Czego się z ocalałych zapisków dowiadujemy? Na przykład tego, że młody Mickiewicz jednocześnie wzdychał do Maryli i był kochankiem doktorowej Kowalskiej. „Zakochali się jak koty” – pisał w liście przyjaciel Mickiewicza Czeczot. Niestety doktorowa, nie bez kozery zwana „kowieńską Wenerą”, rozkochała w sobie także szambelana Nartowskiego, którego zazdrosny Mickiewicz podczas sprzeczki najpierw uderzył, a następnie zaatakował lichtarzem. Gdyby nie zabiegi Kowalskiej i jej wyrozumiałego męża, poeta musiałby się pojedynkować. Groźna sytuacja niewiele go chyba nauczyła, bo już w rok później szykował się do pojedynku z mężem Maryli Wawrzyńcem Puttkamerem. Józef Łoziński wspominał po latach, że Mickiewicz spakował parę pistoletów i pojechał z nim do Puttkamerów, ale Wawrzyniec potraktował gości tak serdecznie, że plan pojedynku upadł.

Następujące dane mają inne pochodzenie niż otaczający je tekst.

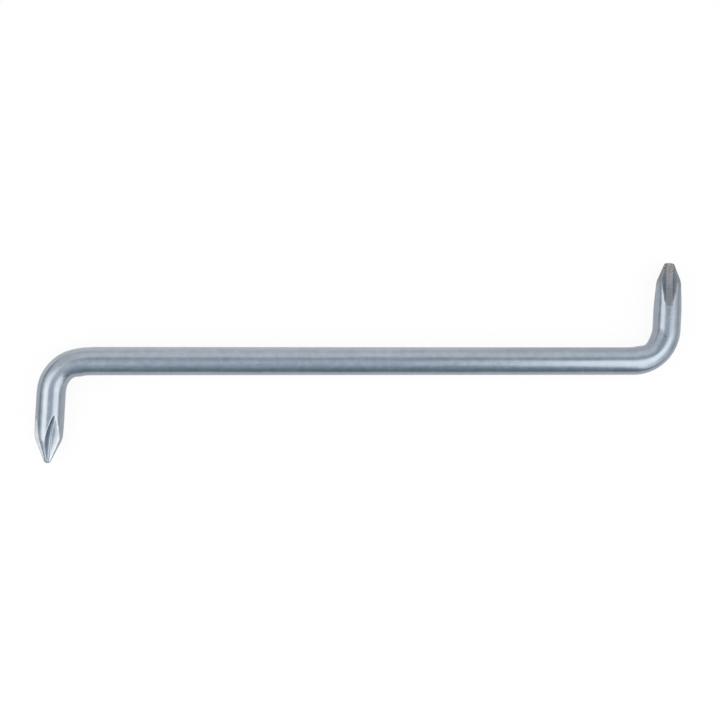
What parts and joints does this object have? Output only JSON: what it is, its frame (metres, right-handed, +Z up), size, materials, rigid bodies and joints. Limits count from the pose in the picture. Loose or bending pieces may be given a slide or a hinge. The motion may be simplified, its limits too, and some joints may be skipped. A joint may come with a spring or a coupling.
{
  "type": "offset screwdriver",
  "caption": "Offset screwdriver bent from round plated steel bar into a Z, with a short leg at each end that carries a cross point for driving screws in tight places.",
  "frame": {"origin": "under the middle of the straight run, on the surface that the tool lies on", "axes": "+X along the straight run towards the leg with the large point, +Y the way that leg points, +Z up from the surface that the tool lies on"},
  "size_m": [0.1388, 0.0428, 0.006],
  "materials": {
    "plated_steel": "satin, with fine mottling and bare, rough steel at the noses"
  },
  "bodies": {
    "root": {"bent_bar": "plated_steel"}
  },
  "joints": []
}
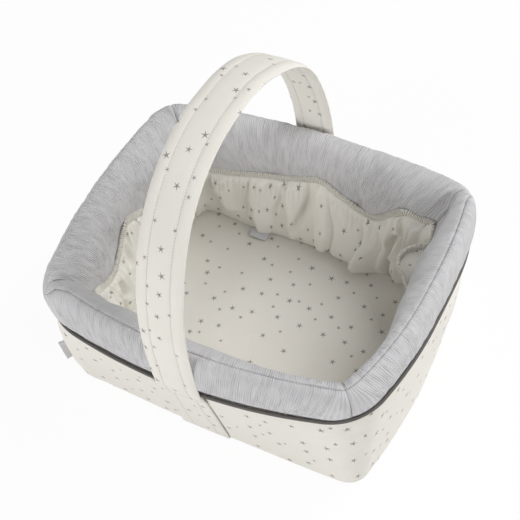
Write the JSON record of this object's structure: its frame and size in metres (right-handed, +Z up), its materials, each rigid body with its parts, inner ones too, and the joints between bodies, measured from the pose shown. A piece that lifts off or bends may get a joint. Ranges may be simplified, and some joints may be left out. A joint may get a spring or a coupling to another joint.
{
  "type": "layette basket",
  "caption": "Soft padded nursery basket for small layette items, with a bowed padded rim, a gathered fitted liner over a base pad and a wide fabric carrying handle that folds to either end.",
  "frame": {"origin": "on the floor, at the middle of the base", "axes": "+X along the long sides, +Y towards the back, +Z up"},
  "size_m": [0.3964, 0.3314, 0.355],
  "materials": {
    "star_cotton": "matte printed cotton",
    "grey_crepe": "matte crinkled crepe",
    "dark_piping": "smooth bias-cut cloth",
    "wadding": "soft polyester wadding",
    "board": "plain stiff board",
    "tape": "woven tape"
  },
  "bodies": {
    "basket": {"base_cloth": "star_cotton", "base_board": "board", "base_pad": "wadding", "outer_skirt": "star_cotton", "skirt_wadding_front": "wadding", "skirt_wadding_right": "wadding", "skirt_wadding_back": "wadding", "skirt_wadding_left": "wadding", "wall_board_front": "board", "wall_board_right": "board", "wall_board_back": "board", "wall_board_left": "board", "rim_outer_front": "grey_crepe", "rim_outer_right": "grey_crepe", "rim_outer_back": "grey_crepe", "rim_outer_left": "grey_crepe", "rim_inner_front": "grey_crepe", "rim_inner_right": "grey_crepe", "rim_inner_back": "grey_crepe", "rim_inner_left": "grey_crepe", "rim_wadding_front": "wadding", "rim_wadding_right": "wadding", "rim_wadding_back": "wadding", "rim_wadding_left": "wadding", "piping": "dark_piping", "liner_floor": "star_cotton", "liner_side": "star_cotton", "liner_elastic": "star_cotton", "handle_tail_front": "star_cotton", "handle_tail_back": "star_cotton", "side_tag": "tape", "care_tag": "tape"},
    "handle": {"handle_cover": "star_cotton", "handle_foam": "wadding", "handle_webbing": "tape"}
  },
  "joints": [
    {"name": "handle_fold", "type": "hinge", "parent": "basket", "child": "handle", "pos_m": [0, 0, 0.12], "axis": [0, 1, 0], "range_deg": [-58, 58]}
  ]
}
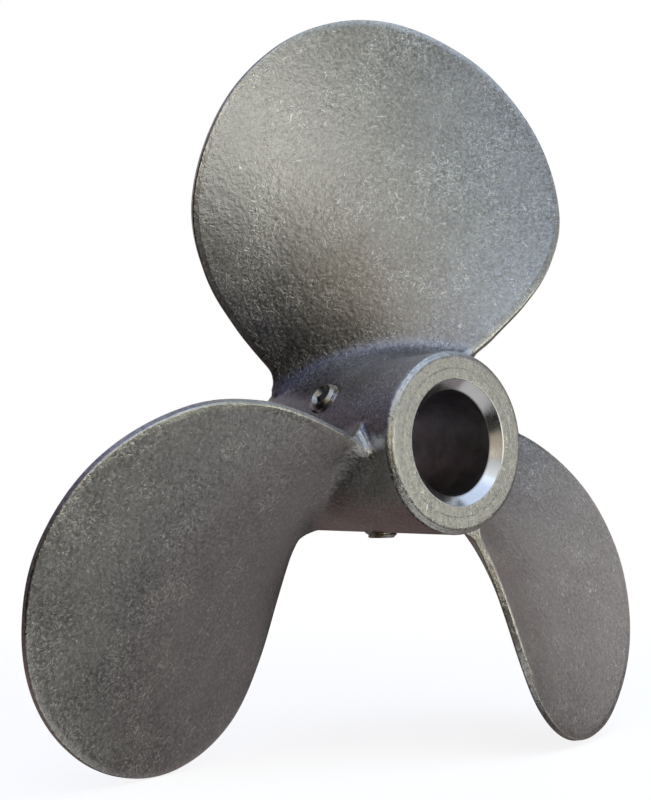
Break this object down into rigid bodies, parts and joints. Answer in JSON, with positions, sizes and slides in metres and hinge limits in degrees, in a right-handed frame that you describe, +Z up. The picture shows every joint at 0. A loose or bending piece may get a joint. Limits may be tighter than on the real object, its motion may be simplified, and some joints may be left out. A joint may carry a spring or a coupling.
{
  "type": "boat propeller",
  "caption": "Cast stainless steel boat propeller: broad rounded twisted blades on a short hub with a plain chamfered bore, clamped to its shaft by radial hex-socket set screws.",
  "frame": {"origin": "on the shaft axis, at the middle of the hub's length", "axes": "+Y along the shaft axis towards the hub's rear end, +Z up the centreline of the first blade, +X to the right seen from the front"},
  "size_m": [0.1516, 0.0412, 0.1403],
  "materials": {
    "cast_stainless": "tumbled cast stainless steel, fine satin grain with small nicks, brighter on worn edges",
    "screw_steel": "plain machined stainless steel"
  },
  "bodies": {
    "propeller": {"propeller_casting": "cast_stainless"},
    "upper_screw": {"set_screw_upper": "screw_steel"},
    "lower_screw": {"set_screw_lower": "screw_steel"}
  },
  "joints": [
    {"name": "upper_screw_drive", "type": "slide", "parent": "propeller", "child": "upper_screw", "axis": [0.848, 0, -0.5299], "range_m": [-0.004, 0.002]},
    {"name": "lower_screw_drive", "type": "slide", "parent": "propeller", "child": "lower_screw", "axis": [-0.0349, 0, 0.9994], "range_m": [-0.004, 0.002]}
  ]
}
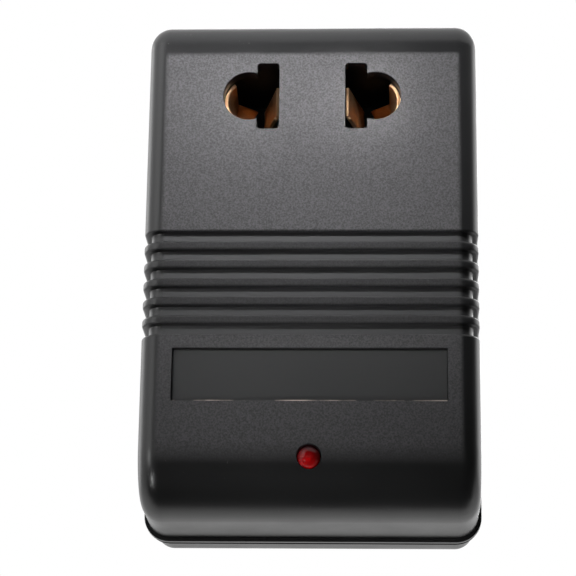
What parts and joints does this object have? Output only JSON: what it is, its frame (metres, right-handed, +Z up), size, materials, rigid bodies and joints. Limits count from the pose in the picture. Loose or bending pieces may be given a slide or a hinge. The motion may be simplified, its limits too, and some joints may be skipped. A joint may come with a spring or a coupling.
{
  "type": "travel voltage converter",
  "caption": "Plug-in travel voltage converter: ribbed black case, combined output sockets in front, indicator lamp, round mains pins behind.",
  "frame": {"origin": "midway between the two mains pins, on the rear face that meets the outlet", "axes": "+Z up the long axis, +Y out of the back along the mains pins, the sockets face -Y"},
  "size_m": [0.0506, 0.0609, 0.0767],
  "materials": {
    "housing_plastic": "spark-eroded black ABS",
    "label_plastic": "smooth satin",
    "lamp_plastic": "tinted, clear",
    "contact_copper": "bright phosphor bronze",
    "pin_nickel": "nickel plated brass",
    "core_steel": "varnished laminations",
    "inner_plastic": "natural nylon",
    "winding_wire": "enamelled copper wire",
    "yellow_tape": "polyester tape",
    "board_laminate": "paper laminate",
    "small_part_body": "lacquered",
    "screw_steel": "zinc plated",
    "wire_red": "vinyl insulation",
    "wire_black": "vinyl insulation"
  },
  "bodies": {
    "root": {"front_housing": "housing_plastic", "rear_cover": "housing_plastic", "label_plate": "label_plastic", "led_lamp": "lamp_plastic", "indicator_board": "board_laminate", "led_resistor": "small_part_body", "led_diode": "wire_black", "contact_left": "contact_copper", "contact_right": "contact_copper", "contact_retainer": "housing_plastic", "retainer_screws": "screw_steel", "input_pin_left": "pin_nickel", "input_pin_right": "pin_nickel", "pin_clamp": "inner_plastic", "pin_clamp_screws": "screw_steel", "core_e_stack": "core_steel", "core_i_bar": "core_steel", "core_screws": "screw_steel", "bobbin": "inner_plastic", "inner_winding": "winding_wire", "outer_winding": "winding_wire", "winding_tape": "yellow_tape", "bobbin_terminals": "pin_nickel", "thermal_fuse": "small_part_body", "fuse_wire": "wire_red", "input_wire_left": "wire_red", "input_wire_right": "wire_black", "output_wire_left": "wire_red", "output_wire_right": "wire_black", "led_wire_left": "wire_red", "led_wire_right": "wire_black", "case_screws": "screw_steel"}
  },
  "joints": []
}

Ostatecznie Mickiewicz pożegnał zarówno Marylę, jak i Kowalską (choć tę ostatnią nieco później…) i wyjechał do Rosji, gdzie nawiązał kolejny niestosowny romans. Karolina Sobańska, z którą bawił na Krymie, była rosyjskim szpiegiem. W jednym z listów zapewniała, że jej lojalność wobec Rosji gwarantuje „głęboka pogarda”, jaką żywi dla kraju, do którego ma „nieszczęście należeć”. Patriotycznie usposobiony Mickiewicz może o tym wiedział, ale uważał, że nie należy w alkowie toczyć rozmów na tematy polityczne. Nie ostatni to zresztą raz poświęcił ideały dla miłosnego podboju: po wybuchu powstania listopadowego wrócił do Polski, ale zamiast zgodnie z planem zająć się walką o wolność, uwiódł Konstancję Łubieńską, mężatkę i matkę kilkorga dzieci. Ciekawscy wyrywali sobie dziesięć lat później powieść Łubieńskiej „Niedowiarek”, opowieść o romansie mężatki z poetą.
Sprzykrzywszy sobie żony cudze, wieszcz spróbował wreszcie życia z własną. „Oto krótko i węzłowato: żenię się z Celiną” – napisał w liście do przyjaciela. Nie brzmi to zbyt romantycznie, bo od Celiny Szymanowskiej, córki słynnej pianistki Marii, Mickiewicz oczekiwał raczej gotowania smacznych obiadów niż uczuciowych wzlotów. Oboje małżonkowie się rozczarowali, bo Celina kucharką była marną, marzyła za to o roli muzy poety. Na domiar złego po kilku latach zaczęła zdradzać objawy choroby psychicznej.
Mickiewicz pocieszył się Ksawerą Deybel, która oficjalnie pełniła funkcję guwernantki jego dzieci. Teofil Lenartowicz pisał po latach wzburzony, że w ustępach pamiętników żony dotyczących Mickiewicza znalazł „dowody bezrządu, paskudzenia się z nierządnicą Deybel”. Od syna wieszcza Ksawera domagała się po latach pieniędzy na wychowanie urodzonego Mickiewiczowi dziecka. Jeśli wierzyć Rymkiewiczowi, nieślubne dziecko z wielkim poetą miała też Maryla. Musimy się chyba pogodzić z myślą, że wzniosłe uczucia będące natchnieniem pięknych wierszy nie chronią przed niskimi postępkami. Jest jednak także druga strona medalu: niskie postępki nie niweczą piękna poezji i szczerości uczuć, które ją zrodziły. A że ścieżki tych uczuć bywają powikłane i niemiłe polonistom hagiografom? Cóż począć! Sam Mickiewicz orzekł: „Trudniej dzień dobrze przeżyć, niż napisać księgę”.